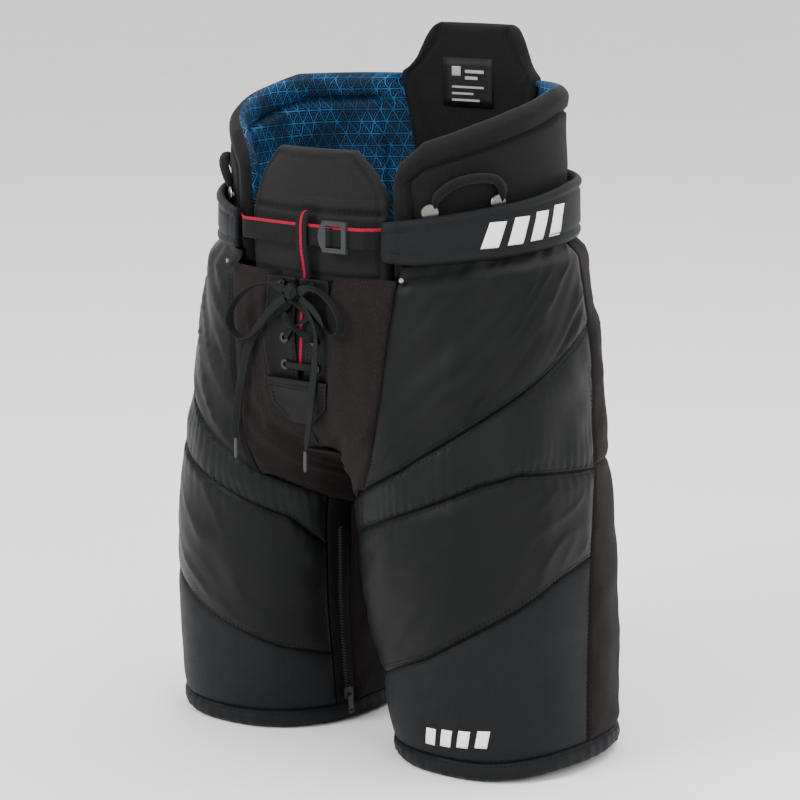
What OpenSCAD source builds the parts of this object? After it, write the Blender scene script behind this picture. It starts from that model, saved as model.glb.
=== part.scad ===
// Hockey pants standing on their hems: padded legs that swing on the hips, a laced fly,
// a belly pad, hip pads, a spine guard, an adjustable belt and inner-leg zips.
// Millimetres. +Z is up, -Y is the front and +X is the wearer's left.

/* [Overall] */
// Height of the hip joint axis above the hems
hip_z = 262; // [256:1:266]
// Radius of the arc on which each leg parts from the hips
parting_r = 138; // [137:0.5:139]
// Gap between a leg and the hips along that arc
parting_gap = 2; // [1.5:0.5:3]
// Half the width of the strip between the legs that belongs to the hips
centre_half_w = 24; // [22:1:24]

/* [Leg wall] */
// Thickness of the outer fabric with its thin foam
cloth_t = 3; // [2:0.5:3]
// Thickness of the thigh cap
cap_t = 2.5; // [2:0.5:3]
// Thickness of the thigh foam
thigh_foam_t = 11; // [9:1:12]
// Whole thickness of the leg wall at the hem
wall_t = 23; // [22:1:24]
// Height of the bound hem
hem_h = 9; // [7:1:10]

/* [Waist] */
// Thickness of the hip and spine foam
hip_foam_t = 13; // [10:1:14]
// Thickness of the hip and spine plates
plate_t = 2.4; // [1.8:0.2:2.4]
// Thickness of the hip bands
band_t = 9; // [7:1:9]
// Height of the belly pad's top edge
belly_top = 542; // [536:1:546]
// Height of the spine guard's top edge
spine_top = 638; // [630:1:640]

/* [Belt] */
// Height of the belt webbing's lower edge
belt_z = 460; // [458:1:462]
// Width of the belt webbing
belt_w = 19; // [17:1:20]
// Thickness of the belt webbing
belt_t = 1.6; // [1.4:0.1:1.8]

/* [Fly] */
// Inner radius of the lace eyelets
eyelet_r = 2.2; // [2:0.1:2.4]
// Distance from the middle of the fly to each column of eyelets
eyelet_x = 17; // [16:1:18]
// Width of the flat lace
lace_w = 8; // [6:0.5:9]
// Thickness of the flat lace
lace_t = 2.4; // [2:0.2:2.6]

/* [Fasteners] */
// Radius of the suspender buttons' heads
button_r = 7.7; // [7:0.1:8]
// Radius of the suspender buttons' necks
button_neck_r = 3; // [2.6:0.1:3.4]

/* [Hidden] */
$fn = 48;
eps = 0.01;
seam = 0.6;     // gap between neighbouring cloth panels
layer = 1.5;    // gap between the layers of the leg wall

// The body: a rounded section at each height, one for each side, that merge above the crotch.
// Height, sideways centre, half width, fore-and-aft centre, half depth
SECTIONS = [
    [  0, 127,  91,  0, 102],   // hem
    [ 90, 119,  92, -4, 112],
    [150, 111,  96, -7, 121],   // mid thigh
    [255,  98,  99, -6, 126],   // crotch
    [300,  80, 109, -3, 128],
    [360,  55, 130,  0, 130],   // hips
    [420,  25, 150,  0, 132],
    [460,   5, 162,  0, 134],   // waist
];
// The waist ring that the hip pads and the spine guard follow: height, half width, half depth
WAIST = [[430, 150, 126], [470, 152, 129], [520, 156, 132], [640, 154, 130]];
// The ring of the hip bands' outer face
BAND = [[400, 168, 144], [600, 168, 144]];
// The ring of the belly pad's outer face
BELLY = [[430, 140, 122], [446, 142, 126], [487, 142, 127], [495, 138, 121], [542, 136, 118]];

function column(table, k) = [for (row = table) [row[0], row[k]]];
SEC_CX = column(SECTIONS, 1);
SEC_AX = column(SECTIONS, 2);
SEC_CY = column(SECTIONS, 3);
SEC_AY = column(SECTIONS, 4);
leg_n = 2.3;
ring_n = 2.2;

function mix(a, b, t) = a + (b - a) * t;
function round_r(t, n) = pow(pow(abs(sin(t)), n) + pow(abs(cos(t)), n), -1 / n);
// A point on the body at angle t from the front (90 is outward), height z, moved out by off
function body(t, z, off) = let (r = round_r(t, leg_n)) [
    lookup(z, SEC_CX) + (lookup(z, SEC_AX) + off) * sin(t) * r,
    lookup(z, SEC_CY) - (lookup(z, SEC_AY) + off) * cos(t) * r,
    z
];
// A point on one of the waist rings
function ring(table, t, z, off) = let (r = round_r(t, ring_n)) [
    (lookup(z, column(table, 1)) + off) * sin(t) * r,
    -(lookup(z, column(table, 2)) + off) * cos(t) * r,
    z
];
// The angle on the front half at which a section of half width a and centre c reaches x
function angle_of(x, c, a, n) =
    let (v = (x - c) / a, p = pow(abs(v), n)) sign(v) * atan(pow(p / (1 - p), 1 / n));
function body_angle(x, z) = angle_of(x, lookup(z, SEC_CX), lookup(z, SEC_AX), leg_n);
// The height at which a leg's wall reaches radius r about the hip axis
function arc_z(t, off, r) =
    let (
        y0 = body(t, hip_z + 60, off)[1],
        z1 = hip_z + sqrt(max(r * r - y0 * y0, 0)),
        y1 = body(t, z1, off)[1],
        z2 = hip_z + sqrt(max(r * r - y1 * y1, 0)),
        y2 = body(t, z2, off)[1]
    ) hip_z + sqrt(max(r * r - y2 * y2, 0));

leg_top = function (t, off) arc_z(t, off, parting_r);
hips_bottom = function (t, off) arc_z(t, off, parting_r + parting_gap);
crotch_top = 205;       // top of the leg's inner wall, which clears the strip between the legs
centre_clear = 4;       // gap from that strip to a leg

// Seam lines: height against angle, from the inner leg round to the side
UPPER_SEAM = [[-57, 226], [-27, 246], [8, 274], [30, 297], [56, 327], [86, 360], [110, 384]];
GATHER_SEAM = [[-57, 180], [-40, 207], [-11, 226], [15, 243], [44, 264], [62, 270], [110, 259]];
LOWER_SEAM = [[-75, 66], [-38, 80], [5, 108], [37, 138], [78, 174], [101, 184]];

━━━

**WHAT TO WORK ON**
Word for word, write out all of the data above.

**TASK OUTPUT**
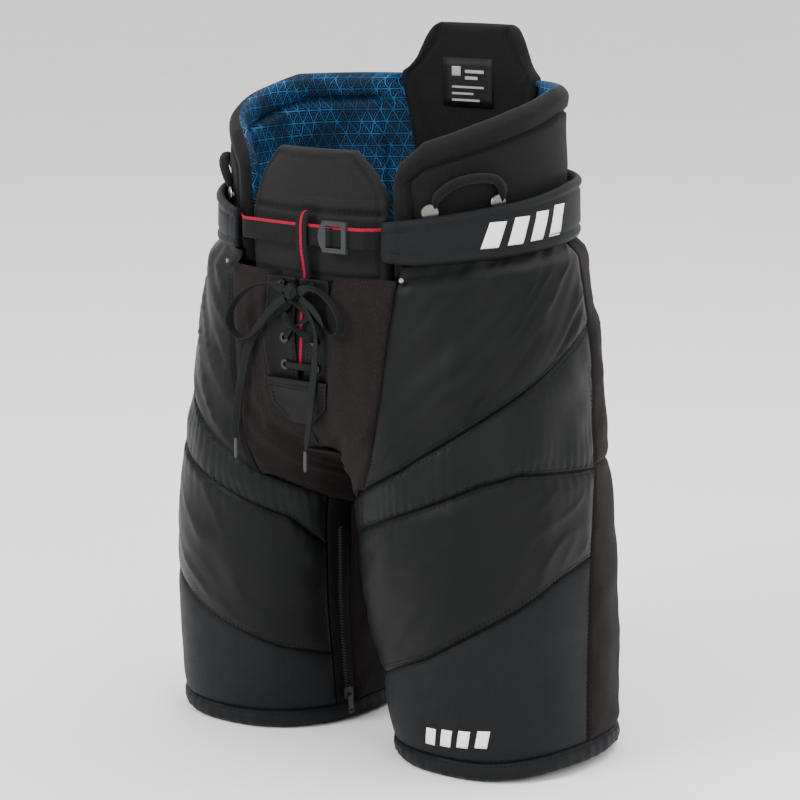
What OpenSCAD source builds the parts of this object? After it, write the Blender scene script behind this picture. It starts from that model, saved as model.glb.
=== part.scad ===
// Hockey pants standing on their hems: padded legs that swing on the hips, a laced fly,
// a belly pad, hip pads, a spine guard, an adjustable belt and inner-leg zips.
// Millimetres. +Z is up, -Y is the front and +X is the wearer's left.

/* [Overall] */
// Height of the hip joint axis above the hems
hip_z = 262; // [256:1:266]
// Radius of the arc on which each leg parts from the hips
parting_r = 138; // [137:0.5:139]
// Gap between a leg and the hips along that arc
parting_gap = 2; // [1.5:0.5:3]
// Half the width of the strip between the legs that belongs to the hips
centre_half_w = 24; // [22:1:24]

/* [Leg wall] */
// Thickness of the outer fabric with its thin foam
cloth_t = 3; // [2:0.5:3]
// Thickness of the thigh cap
cap_t = 2.5; // [2:0.5:3]
// Thickness of the thigh foam
thigh_foam_t = 11; // [9:1:12]
// Whole thickness of the leg wall at the hem
wall_t = 23; // [22:1:24]
// Height of the bound hem
hem_h = 9; // [7:1:10]

/* [Waist] */
// Thickness of the hip and spine foam
hip_foam_t = 13; // [10:1:14]
// Thickness of the hip and spine plates
plate_t = 2.4; // [1.8:0.2:2.4]
// Thickness of the hip bands
band_t = 9; // [7:1:9]
// Height of the belly pad's top edge
belly_top = 542; // [536:1:546]
// Height of the spine guard's top edge
spine_top = 638; // [630:1:640]

/* [Belt] */
// Height of the belt webbing's lower edge
belt_z = 460; // [458:1:462]
// Width of the belt webbing
belt_w = 19; // [17:1:20]
// Thickness of the belt webbing
belt_t = 1.6; // [1.4:0.1:1.8]

/* [Fly] */
// Inner radius of the lace eyelets
eyelet_r = 2.2; // [2:0.1:2.4]
// Distance from the middle of the fly to each column of eyelets
eyelet_x = 17; // [16:1:18]
// Width of the flat lace
lace_w = 8; // [6:0.5:9]
// Thickness of the flat lace
lace_t = 2.4; // [2:0.2:2.6]

/* [Fasteners] */
// Radius of the suspender buttons' heads
button_r = 7.7; // [7:0.1:8]
// Radius of the suspender buttons' necks
button_neck_r = 3; // [2.6:0.1:3.4]

/* [Hidden] */
$fn = 48;
eps = 0.01;
seam = 0.6;     // gap between neighbouring cloth panels
layer = 1.5;    // gap between the layers of the leg wall

// The body: a rounded section at each height, one for each side, that merge above the crotch.
// Height, sideways centre, half width, fore-and-aft centre, half depth
SECTIONS = [
    [  0, 127,  91,  0, 102],   // hem
    [ 90, 119,  92, -4, 112],
    [150, 111,  96, -7, 121],   // mid thigh
    [255,  98,  99, -6, 126],   // crotch
    [300,  80, 109, -3, 128],
    [360,  55, 130,  0, 130],   // hips
    [420,  25, 150,  0, 132],
    [460,   5, 162,  0, 134],   // waist
];
// The waist ring that the hip pads and the spine guard follow: height, half width, half depth
WAIST = [[430, 150, 126], [470, 152, 129], [520, 156, 132], [640, 154, 130]];
// The ring of the hip bands' outer face
BAND = [[400, 168, 144], [600, 168, 144]];
// The ring of the belly pad's outer face
BELLY = [[430, 140, 122], [446, 142, 126], [487, 142, 127], [495, 138, 121], [542, 136, 118]];

function column(table, k) = [for (row = table) [row[0], row[k]]];
SEC_CX = column(SECTIONS, 1);
SEC_AX = column(SECTIONS, 2);
SEC_CY = column(SECTIONS, 3);
SEC_AY = column(SECTIONS, 4);
leg_n = 2.3;
ring_n = 2.2;

function mix(a, b, t) = a + (b - a) * t;
function round_r(t, n) = pow(pow(abs(sin(t)), n) + pow(abs(cos(t)), n), -1 / n);
// A point on the body at angle t from the front (90 is outward), height z, moved out by off
function body(t, z, off) = let (r = round_r(t, leg_n)) [
    lookup(z, SEC_CX) + (lookup(z, SEC_AX) + off) * sin(t) * r,
    lookup(z, SEC_CY) - (lookup(z, SEC_AY) + off) * cos(t) * r,
    z
];
// A point on one of the waist rings
function ring(table, t, z, off) = let (r = round_r(t, ring_n)) [
    (lookup(z, column(table, 1)) + off) * sin(t) * r,
    -(lookup(z, column(table, 2)) + off) * cos(t) * r,
    z
];
// The angle on the front half at which a section of half width a and centre c reaches x
function angle_of(x, c, a, n) =
    let (v = (x - c) / a, p = pow(abs(v), n)) sign(v) * atan(pow(p / (1 - p), 1 / n));
function body_angle(x, z) = angle_of(x, lookup(z, SEC_CX), lookup(z, SEC_AX), leg_n);
// The height at which a leg's wall reaches radius r about the hip axis
function arc_z(t, off, r) =
    let (
        y0 = body(t, hip_z + 60, off)[1],
        z1 = hip_z + sqrt(max(r * r - y0 * y0, 0)),
        y1 = body(t, z1, off)[1],
        z2 = hip_z + sqrt(max(r * r - y1 * y1, 0)),
        y2 = body(t, z2, off)[1]
    ) hip_z + sqrt(max(r * r - y2 * y2, 0));

leg_top = function (t, off) arc_z(t, off, parting_r);
hips_bottom = function (t, off) arc_z(t, off, parting_r + parting_gap);
crotch_top = 205;       // top of the leg's inner wall, which clears the strip between the legs
centre_clear = 4;       // gap from that strip to a leg

// Seam lines: height against angle, from the inner leg round to the side
UPPER_SEAM = [[-57, 226], [-27, 246], [8, 274], [30, 297], [56, 327], [86, 360], [110, 384]];
GATHER_SEAM = [[-57, 180], [-40, 207], [-11, 226], [15, 243], [44, 264], [62, 270], [110, 259]];
LOWER_SEAM = [[-75, 66], [-38, 80], [5, 108], [37, 138], [78, 174], [101, 184]];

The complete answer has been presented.